One of the illustrious clerics who seemed all too willing to blur the distinctions between Christianity and Islam was the front-runner Antje Jackelén, who has since been elected to become the new archbishop. Our Swedish correspondent LN has translated several articles about the controversy, beginning with an overview of the theologian Eva Hamberg, who left the church rather than be a party to the encroachment of “Chrislam”.
Unfortunately, like so many other Scandinavian institutions — political parties, media outlets, and most private charitable organizations — the Swedish church is state-funded. This means that most non-state alternatives are competitively hobbled, and remain largely vestigial. Ms. Hamberg may thus find it hard to obtain a new, paying position in any non-PC Christian church in Sweden.
A translation from Fria Tider:
Theologian: “Swedish Church has no future”
As a Christian, it is wise to leave the increasingly secularized Swedish church, says Eva Hamberg, a former priest and well-known theologian.
Last week the priest and professor Eva Hamberg left the Swedish church, which she believes has been secularized and politicized to an extent that she can not endorse.
The Straw that broke the camel’s back for Hamberg was the hearing before the archbishop election, when only one of the candidates clearly answered yes to the question if Jesus gives a truer picture of God than Muhammad.

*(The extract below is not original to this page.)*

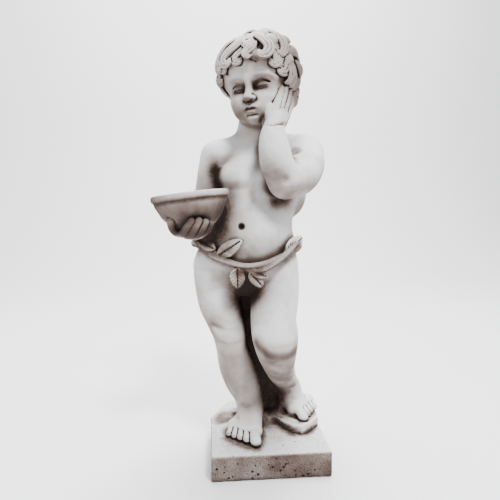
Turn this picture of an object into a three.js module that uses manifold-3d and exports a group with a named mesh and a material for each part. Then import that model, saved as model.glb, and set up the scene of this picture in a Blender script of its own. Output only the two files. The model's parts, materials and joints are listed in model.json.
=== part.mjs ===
// A cast-stone garden statue: a standing cherub with a bowl, on a low plinth, cast as one piece.
// Millimetres, +Z up. The origin is the middle of the plinth's underside; the figure faces -Y,
// and +X is the figure's own left. Every limb is a loft through stations [x, y, z, radius].
import * as THREE from "three";
import { mergeVertices } from "three/addons/utils/BufferGeometryUtils.js";
import Module from "manifold-3d";

const wasm = await Module();
wasm.setup();
const { Vector3, Matrix4, Euler } = THREE;

// ---- driving dimensions ----
const PLINTH = { width: 204, depth: 218, height: 45, draft: 2, cornerRadius: 9, backCutX: 36, backCutY: 70 };
const BOWL = { centre: [-133, -84, 476], rimRadius: 64, height: 60, band: 12, wall: 8, lean: 7, hollow: 36 };
const HEAD = { centre: [-9.5, -17, 673], turn: -29, nod: 11, lean: -4 };
const HAIR = { x: 72, y: 79, z: 71, centreX: -4, centreY: 6, centreZ: 14, curl: 0.085 };
const VINE_RADIUS = 6;
const VINE_TURNS = 2;

// Places along the body, named once and used by the pieces that meet there.
const HIP_RIGHT = [-85, 2, 345];
const HIP_LEFT = [14, -4, 345];
const ANKLE_RIGHT = [-28, 4, 84];
const ANKLE_LEFT = [50, 34, 104];
const SHOULDER_RIGHT = [-88, 0, 548];
const SHOULDER_LEFT = [72, -2, 552];
const ELBOW_RIGHT = [-110, 16, 446];
const ELBOW_LEFT = [21, -77, 497];
const WRIST_RIGHT = [-124, -54, 424];
const WRIST_LEFT = [4, -79, 582];

const radians = THREE.MathUtils.degToRad;
const vector = (p) => new Vector3(...p);

// ---- solids from three.js geometry ----
function solid(geometry) {
  const bare = geometry.clone();
  bare.deleteAttribute("normal");
  bare.deleteAttribute("uv");
  const merged = mergeVertices(bare, 1e-4);
  return new wasm.Manifold(
    new wasm.Mesh({
      numProp: 3,
      vertProperties: new Float32Array(merged.attributes.position.array),
      triVerts: new Uint32Array(merged.index.array),
    }),
  );
}

function join(solids) {
  return solids.reduce((whole, next) => whole.add(next));
}

function placed(geometry, centre, turn = [0, 0, 0]) {
  const matrix = new Matrix4().makeRotationFromEuler(new Euler(...turn.map(radians), "ZYX"));
  return geometry.applyMatrix4(matrix.setPosition(...centre));
}

// An ellipsoid with half-sizes radii, turned by angles in degrees.
function ball(centre, radii, turn = [0, 0, 0], detail = 7) {
  const sphere = new THREE.SphereGeometry(1, detail, Math.round(detail * 0.7));
  return solid(placed(sphere.scale(...radii), centre, turn));
}

// Rings of points, closed at both ends by a point, as one closed mesh.
function skin(rings, first, last) {
  const sides = rings[0].length;
  const points = [first, ...rings.flat(), last];
  const index = [];
  const at = (ring, side) => 1 + ring * sides + (side % sides);
  for (let side = 0; side < sides; side++) {
    index.push(0, at(0, side + 1), at(0, side));
    index.push(points.length - 1, at(rings.length - 1, side), at(rings.length - 1, side + 1));
    for (let ring = 0; ring < rings.length - 1; ring++) {
      const [a, b] = [at(ring, side), at(ring, side + 1)];
      const [c, d] = [at(ring + 1, side + 1), at(ring + 1, side)];
      index.push(a, b, c, a, c, d);
    }
  }
  const geometry = new THREE.BufferGeometry().setFromPoints(points);
  geometry.setIndex(index);
  return solid(geometry);
}

// A round-ended limb through stations [x, y, z, radius].
function limb(stations, sides = 12, steps = 2) {
  const centres = new THREE.CatmullRomCurve3(stations.map(([x, y, z]) => new Vector3(x, y, z)));
  const radii = new THREE.CatmullRomCurve3(stations.map((s) => new Vector3(s[3], 0, 0)));
  const count = (stations.length - 1) * steps;
  const rings = [];
  let across = new Vector3(1, 0.2, 0.1);
  const ring = (centre, along, radius) => {
    across = across.clone().addScaledVector(along, -across.dot(along)).normalize();
    const other = along.clone().cross(across);
    return Array.from({ length: sides }, (_, side) => {
      const angle = (side / sides) * 2 * Math.PI;
      return centre.clone()
        .addScaledVector(across, radius * Math.cos(angle))
        .addScaledVector(other, radius * Math.sin(angle));
    });
  };
  const cap = (t, sign, bend) => {
    const along = centres.getTangent(t);
    const radius = radii.getPoint(t).x;
    const centre = centres.getPoint(t).addScaledVector(along, sign * radius * Math.sin(bend));
    return bend < Math.PI / 2 ? ring(centre, along, radius * Math.cos(bend)) : centre;
  };
  const rounded = sides > 6;
  if (rounded) rings.push(cap(0, -1, Math.PI / 4));
  for (let i = 0; i <= count; i++) {
    const t = i / count;
    rings.push(ring(centres.getPoint(t), centres.getTangent(t), radii.getPoint(t).x));
  }
  if (rounded) rings.push(cap(1, 1, Math.PI / 4));
  return skin(rings, cap(0, -1, Math.PI / 2), cap(1, 1, Math.PI / 2));
}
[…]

That the Liberal candidate Antje Jackelén yesterday was appointed to become Archbishop Anders Wejryd’s successor has not got Hamberg to look optimistic on the future of the Swedish Church.

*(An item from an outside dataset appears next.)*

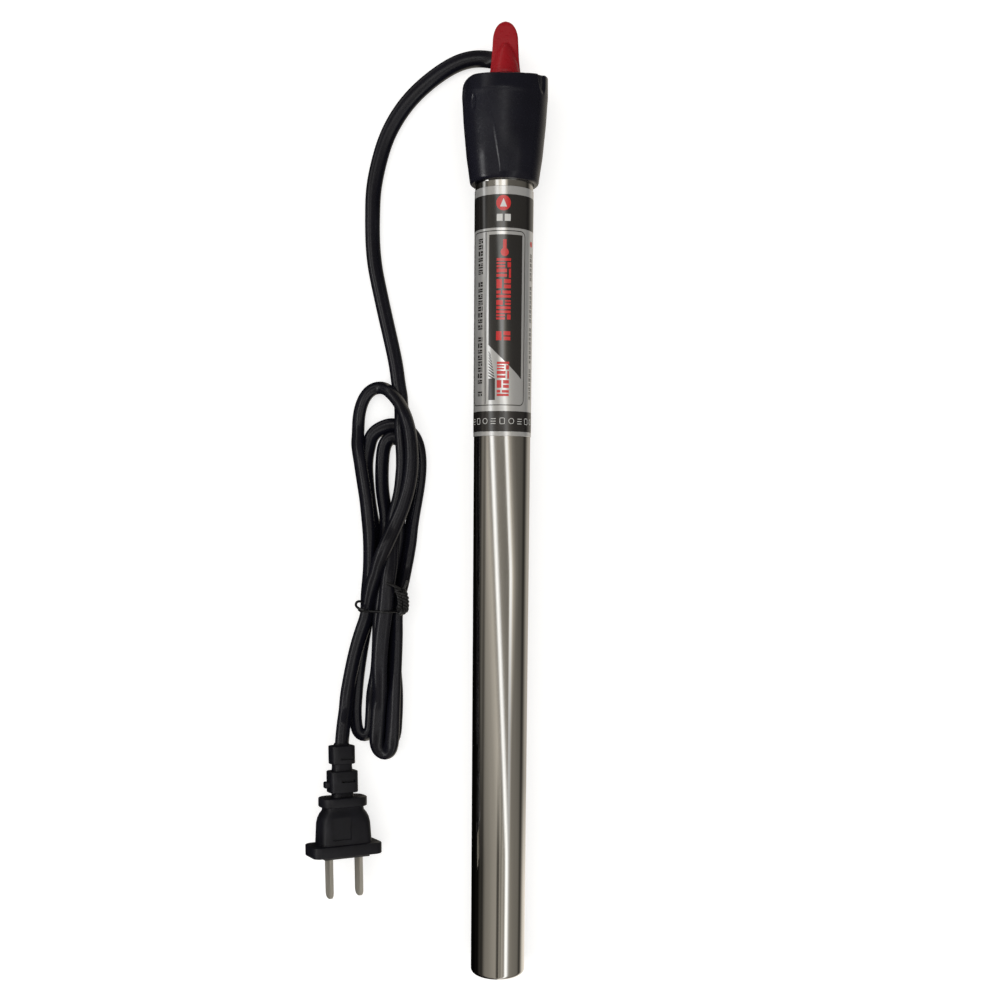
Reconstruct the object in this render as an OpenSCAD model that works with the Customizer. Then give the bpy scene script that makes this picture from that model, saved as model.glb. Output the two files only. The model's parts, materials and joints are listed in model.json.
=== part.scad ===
// Submersible aquarium heater with its cord folded into a hank.
// The heater lies on the plane z = 0 with its tube along +Y and its head towards +Y.
// Heater parts are drawn upright in a frame of their own: z runs along the tube from its closed
// end, -y is the side that faces up when the heater lies down. lay() puts them in place.
// Plug parts are drawn with z from the cord's entry to the blades. lay_plug() puts them in place.

/* [Tube] */
// Outer radius of the stainless tube
tube_r = 11; // [11:0.05:11.5]
// Wall of the tube
tube_wall = 0.6; // [0.4:0.1:0.7]
// Corner radius at the closed end
tube_corner = 2.5; // [1.5:0.1:3]
// Bottom of the label, from the closed end
label_from = 217; // [215:1:225]
// Top of the label, from the closed end
label_to = 308.5; // [300:0.5:309]
// Height of the label's face above the bare tube
label_proud = 0.2; // [0.1:0.05:0.4]

/* [Head] */
// Bottom rim of the head cap, from the closed end
head_from = 311; // [309:0.5:313]
// Height of the head cap
head_h = 38; // [37:0.5:39]
// Largest radius of the head cap
head_r = 16.15; // [16:0.05:16.6]
// Radius of the head cap at its bottom rim
head_rim_r = 13.1; // [12.8:0.1:14]

/* [Knob] */
// Height of the knob above the head
knob_h = 20.5; // [18:0.5:22]
// Width of the knob's fin at its foot
knob_w = 11.4; // [10:0.1:11.5]
// Thickness of the knob's fin
knob_fin = 3.4; // [3:0.1:4]

/* [Cord and plug] */
// Diameter of the cord
cord_d = 5.4; // [5:0.1:5.6]
// Height of the folded hank
hank_h = 16; // [14:0.5:18]
// Distance between the blades
blade_gap = 12.7; // [12.7:0.1:12.8]
// Length of the blades
blade_l = 16.5; // [15:0.5:18]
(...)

“When believers begin to leave, it becomes difficult for the church to maintain its legitimacy. I do not think it has got a future,” says Hamberg to Sydsvenskan.

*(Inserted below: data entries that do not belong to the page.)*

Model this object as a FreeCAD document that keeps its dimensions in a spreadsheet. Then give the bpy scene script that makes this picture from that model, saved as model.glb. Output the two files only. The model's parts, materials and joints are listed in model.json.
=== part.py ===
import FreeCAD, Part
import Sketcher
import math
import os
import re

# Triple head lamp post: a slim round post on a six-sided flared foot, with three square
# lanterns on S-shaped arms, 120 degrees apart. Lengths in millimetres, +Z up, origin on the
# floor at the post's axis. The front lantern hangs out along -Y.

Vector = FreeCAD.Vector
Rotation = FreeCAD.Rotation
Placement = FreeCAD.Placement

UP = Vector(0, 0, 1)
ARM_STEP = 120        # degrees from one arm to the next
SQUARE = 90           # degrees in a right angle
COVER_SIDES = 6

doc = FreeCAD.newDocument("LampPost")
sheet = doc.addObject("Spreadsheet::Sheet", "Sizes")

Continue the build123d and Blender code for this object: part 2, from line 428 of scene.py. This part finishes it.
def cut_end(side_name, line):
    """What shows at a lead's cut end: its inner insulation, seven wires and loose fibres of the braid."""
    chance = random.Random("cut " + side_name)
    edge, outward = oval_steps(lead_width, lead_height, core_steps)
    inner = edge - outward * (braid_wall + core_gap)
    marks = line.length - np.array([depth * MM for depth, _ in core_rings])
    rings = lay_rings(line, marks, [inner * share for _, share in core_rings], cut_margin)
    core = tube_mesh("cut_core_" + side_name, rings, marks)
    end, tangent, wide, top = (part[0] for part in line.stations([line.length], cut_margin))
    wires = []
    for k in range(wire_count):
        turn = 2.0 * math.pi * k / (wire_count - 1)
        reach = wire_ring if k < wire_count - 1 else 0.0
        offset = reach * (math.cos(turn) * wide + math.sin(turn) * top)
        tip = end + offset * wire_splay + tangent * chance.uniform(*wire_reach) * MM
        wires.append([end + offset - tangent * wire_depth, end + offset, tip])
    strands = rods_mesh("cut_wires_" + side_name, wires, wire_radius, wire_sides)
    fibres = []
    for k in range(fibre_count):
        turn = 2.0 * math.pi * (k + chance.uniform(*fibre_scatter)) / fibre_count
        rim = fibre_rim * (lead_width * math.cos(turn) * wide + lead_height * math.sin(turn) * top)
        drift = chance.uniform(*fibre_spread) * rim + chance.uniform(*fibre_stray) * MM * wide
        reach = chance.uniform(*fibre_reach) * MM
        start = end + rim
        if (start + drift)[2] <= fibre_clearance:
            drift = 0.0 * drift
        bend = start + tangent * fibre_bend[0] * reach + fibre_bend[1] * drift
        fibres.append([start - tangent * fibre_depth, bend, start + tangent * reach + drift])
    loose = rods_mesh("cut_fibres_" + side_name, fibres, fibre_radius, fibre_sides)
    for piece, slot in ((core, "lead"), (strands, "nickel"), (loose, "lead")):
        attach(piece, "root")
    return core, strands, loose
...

She says that she has received numerous emails from both clergy and laity expressing understanding for her decision to leave the church and they says that they are planning to do the same.
When asked if she is still a Christian responds Hamberg “Oh yes, that’s why I’m leaving.”
Until 1996, all Swedes automatically became members of the Swedish church at birth. Members of the Swedish church annual pay church tax on an average of one percent of their income. Anyone who is a member of the Swedish Church on November 1 has to pay church tax for the following year.
To exit the Swedish Church
It’s very easy to quit the church; you report your withdrawal to your local parish. You can visit, call or write to your church and ask for a form of exit. There is no cost for terminating your membership.
If you regret it, you are welcome to become a member again.
A brief excerpt from an interview with the new PC and very Islam-friendly archbishop, from Svenska Dagbladet:
Religious diversity is an asset
Sweden’s new archbishop Antje Jackelén wants to see more cooperation with Muslim, Jewish and other religious organizations. And the Swedish church can expect to continue to lose members, she says in an interview with the Svenska Dagbladet.
“The church continues to lose members. How can it be stopped?”
“Stopped and stopped. It is clear that anyone who leaves the church is a loss to the church community.”
The Islam-critical and anti-PC site Avpixlat presents a different perspective:
New archbishop has “Allahu akhbar” as motto
Islamization of the Church
As feared, the politically correct and religion-relativistic bishop of Lund, Antje Jackelén, was elected new archbishop of the Swedish Church.
In interviews she now says that she in her new ministry will push for more cooperation with Muslim organizations.
This is in line with her personal motto which is a direct translation of the Muslim war cry of “Allahu akhbar”, i.e. “God is greater”, and which is also the title of a book she has published.
It created an uproar when the influential theologian Eva Hamberg announced the other day her renunciation of the priesthood, leaving the Swedish Church after Jackelén and the other candidates for archbishop equated during the hearing that preceded the election the good judgment of the Muslim prophet Muhammad with Jesus.
This does not seem to worry Jackelén, who on Tuesday tossed out PC phrases like “religious diversity is an asset” and “interfaith dialogue”.
Jackelén has also for a long time embraced Multiculturalism in Malmö, where she actively worked to adapt the Christian church so as not to annoy the ever-increasing Muslim population in the region.
The fact that the Swedish Church, as a result of this as well as the demographic change with increasing number of Muslim immigrants, is steadily losing members, Jackelén does not find problematic but “something that the Church has to accept”.
Jackelén will willingly sacrifice members of the Swedish Church to continue on the past decade’s chosen path of political correctness, of hiding illegals, employing of imams, etc. — a church for the immediate mourners as she and colleagues Eva Brunne [leftist bishop of Stockholm] and Helle Klein [former editor of the national slush newspaper Aftonbladet], will continue to conduct an inquisition against the Sweden-friendly national movement, the old Church of Sweden.
What Jackelén at all costs wants to stand in the way of is a Swedish national church as guardian of our Christian cultural heritage, being part of the foundation that made the West strong, successful and prosperous, in their role of acting as an antithesis to Islam, which subjected countries and entire continents to conflict, terror, oppression, stagnation, poverty, and wars.